→ **INFORMATION GIVEN**
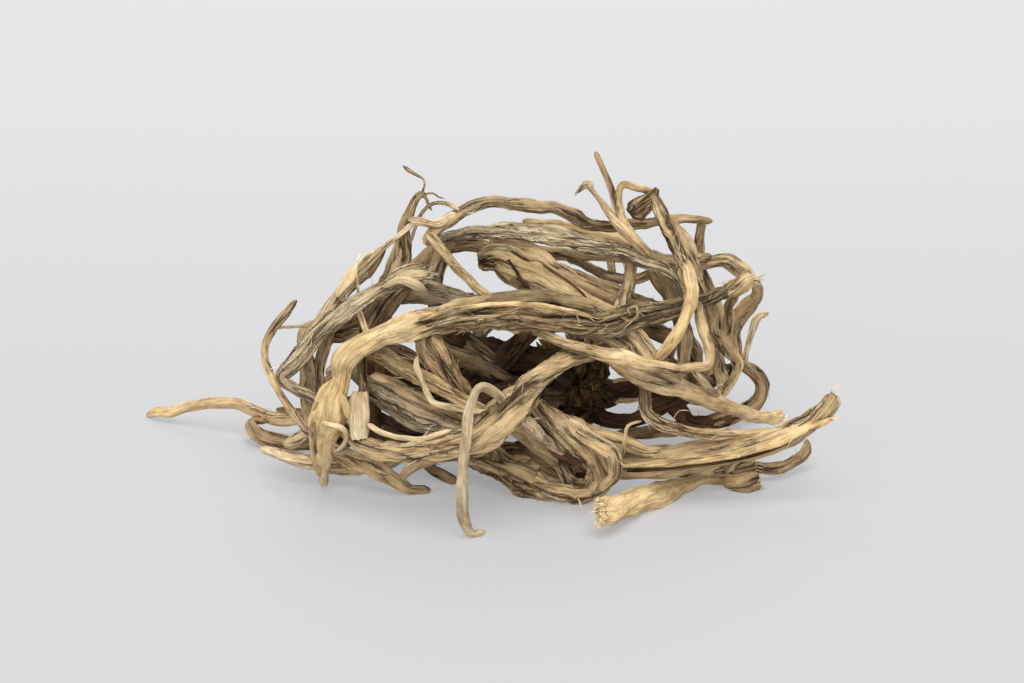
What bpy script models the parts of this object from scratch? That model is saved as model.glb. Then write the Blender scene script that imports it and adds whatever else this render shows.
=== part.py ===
"""A dried shatavari root clump: one crown with its shrivelled storage roots, tangled into a mound.

Run it in Blender 4.5, for instance with blender --background --python part.py.
Blender units are metres. The lengths written in this file are millimetres.
"""

import math

import bmesh
import bpy
import numpy as np
from mathutils import Vector, noise

MM = 0.001

# Driving dimensions. The roots are drawn on a picture plane, as they are seen from an eye
# in front of the clump, so these values set how a drawn point becomes a place.
EYE_DISTANCE = 604.0  # from the eye to the picture plane
EYE_ELEVATION = math.radians(18.0)  # how far the eye looks down
EYE_AIM = (4.25, 27.125)  # where the eye looks: across and up on the picture plane

FLATNESS = 0.72  # a dried root's thickness as a share of its width
RING_STEP = 10.0  # between two rings of a root's skin, at most
TURN_STEP = math.radians(32.0)  # a root bends by less than this between two rings
THICK_SIDES = 6
THIN_SIDES = 5
THIN_WIDTH = 4.5  # a root narrower than this has the fewer sides
TIP_SHARE = 0.75  # a root's end as a share of its width there
UNEVEN = 0.07  # how much a root's width wanders, as a share
REST_CUT = 0.4  # how much the lowest roots are flattened where they stand

CROWN = (20.0, 15.6, 4.0)  # middle of the crown: across, up, back
CROWN_SIZE = (18.0, 13.0, 16.0)  # its width, depth and height
LEAST_BODY = 5.0  # cubic millimetres: what is smaller, or hollow, isn't kept as a body
SEED = 11

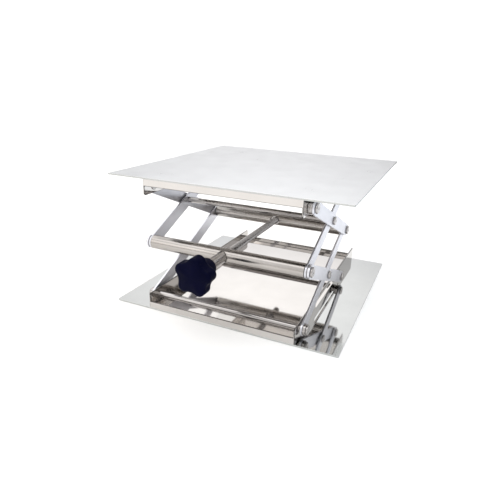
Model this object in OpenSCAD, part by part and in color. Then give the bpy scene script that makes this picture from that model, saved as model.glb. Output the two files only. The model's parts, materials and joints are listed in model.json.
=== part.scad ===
/* [Plates] */
// Width of the base plate and the top plate, left to right
plate_w = 200; // [180:5:240]
// Depth of both plates, front to rear
plate_d = 200; // [200:5:240]
// Sheet thickness of both plates
plate_t = 1.3; // [1:0.1:2]
// Radius on the corners of both plates
plate_corner_r = 1; // [0.5:0.5:4]
// Radius of the half-round notch in the rear edge of the top plate
notch_r = 2; // [1:0.5:4]
// Distance of the notch from the middle of the rear edge
notch_x = -4.5; // [-20:0.5:20]

/* [Trays] */
// Outside width of the folded tray on each plate
tray_w = 131.6; // [125:0.1:133]
// Sheet thickness of the trays
tray_t = 1.2; // [1:0.1:1.5]
// Height of the tray's side walls above the plate
side_wall_h = 13.2; // [12:0.1:16]
// Height of the tray's front and rear lips above the plate
lip_h = 5.5; // [3:0.1:6.5]
// Cut on the upper corners of the side walls
wall_chamfer = 1.5; // [1:0.5:4]
// Gap from the tray's lips to the edge of the plate
lip_setback = 0.2; // [0.2:0.1:2]

/* [Linkage] */
// Distance between the end pivots of an arm
arm_length = 123; // [115:0.5:127]
// Width of an arm
arm_w = 11; // [9:0.5:12]
// Thickness of an arm
arm_t = 1.6; // [1.2:0.1:1.8]
// Angle of the arms to the plates as the jack stands
lift_angle = 23.1; // [14:0.1:60]
// Lowest angle of the arms, with the jack folded down
lowest_angle = 10; // [10:0.5:14]
// Highest angle of the arms, with the jack fully raised
highest_angle = 68; // [60:0.5:70]
// Height of the pivots above the base plate, and below the top plate
pivot_h = 7.5; // [6.5:0.1:8]
// Place of the front pivots, measured from the middle of the plates
front_pivot_y = -87; // [-90:0.5:-84]

/* [Rods and pins] */
// Diameter of the cross rods and pivot pins
rod_d = 5; // [4:0.5:5.5]
// Diameter of the two bars at mid height
bar_d = 11.5; // [11:0.5:13]
// Diameter of the riveted heads
head_d = 8; // [7:0.5:9]
// Height of the riveted heads
head_h = 1.6; // [1.2:0.1:2]
// Outside diameter of the spacer bushes
spacer_d = 9.4; // [8:0.1:10]
// Head diameter of the rods at the crossing of the arms
centre_head_d = 7; // [6.5:0.5:8]

/* [Lead screw and knob] */
// Diameter of the lead screw over its thread
screw_d = 6; // [5:0.5:6.5]
// Place of the rear end of the lead screw
screw_end_y = 42; // [40:0.5:46]
// Diameter of the sleeve between the front bar and the knob
sleeve_d = 9; // [8:0.5:10]
// Place of the front end of the sleeve
sleeve_front_y = -113; // [-116:0.5:-108]
// Distance from the knob's middle to the tip of a lobe
knob_r = 14.9; // [14:0.1:15.9]
// Distance from the knob's middle to the bottom of a notch
knob_waist_r = 11.8; // [10.8:0.1:12]
// Thickness of the knob's star
knob_t = 12.5; // [10:0.5:16]
// Place of the knob's front face
knob_front_y = -138.5; // [-145:0.5:-136]
// Turn of the knob as it stands, from a lobe pointing straight up
knob_turn = 7; // [0:1:71]

/* [Hidden] */
$fn = 64;

// Colours
steel = "lightsteelblue";
bright_steel = "gainsboro";
plated = "silver";
brass = "goldenrod";
plastic = "midnightblue";

// Cutting tools reach this far past the face that they cut
past = 1;
// Radial clearance of a pin in a bore that turns on it
running = 0.06;
// Radial clearance where the closed linkage slides or is free
free = 0.2;

// Heights and places that follow from the arms' angle
rise = arm_length * sin(lift_angle);
reach = arm_length * cos(lift_angle);
base_pivot_z = plate_t + pivot_h;
mid_z = base_pivot_z + rise;
rear_pivot_y = front_pivot_y + reach;
centre_y = front_pivot_y + reach / 2;
lower_centre_z = base_pivot_z + rise / 2;
upper_centre_z = mid_z + rise / 2;

// Gaps between the layers at each side
wall_gap = 1.3;
arm_gap = 0.7;
bar_gap = 0.3;
layer_gap = 0.2;
washer_gap = 0.1;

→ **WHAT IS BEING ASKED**
Above are the records; print exactly the lines from the line with "Model this object" to the line with "lip_setback = 0.2; // [0.2:0.1:2]", including both, and nothing else.

→ **SOLVED PROBLEM**
Model this object in OpenSCAD, part by part and in color. Then give the bpy scene script that makes this picture from that model, saved as model.glb. Output the two files only. The model's parts, materials and joints are listed in model.json.
=== part.scad ===
/* [Plates] */
// Width of the base plate and the top plate, left to right
plate_w = 200; // [180:5:240]
// Depth of both plates, front to rear
plate_d = 200; // [200:5:240]
// Sheet thickness of both plates
plate_t = 1.3; // [1:0.1:2]
// Radius on the corners of both plates
plate_corner_r = 1; // [0.5:0.5:4]
// Radius of the half-round notch in the rear edge of the top plate
notch_r = 2; // [1:0.5:4]
// Distance of the notch from the middle of the rear edge
notch_x = -4.5; // [-20:0.5:20]

/* [Trays] */
// Outside width of the folded tray on each plate
tray_w = 131.6; // [125:0.1:133]
// Sheet thickness of the trays
tray_t = 1.2; // [1:0.1:1.5]
// Height of the tray's side walls above the plate
side_wall_h = 13.2; // [12:0.1:16]
// Height of the tray's front and rear lips above the plate
lip_h = 5.5; // [3:0.1:6.5]
// Cut on the upper corners of the side walls
wall_chamfer = 1.5; // [1:0.5:4]
// Gap from the tray's lips to the edge of the plate
lip_setback = 0.2; // [0.2:0.1:2]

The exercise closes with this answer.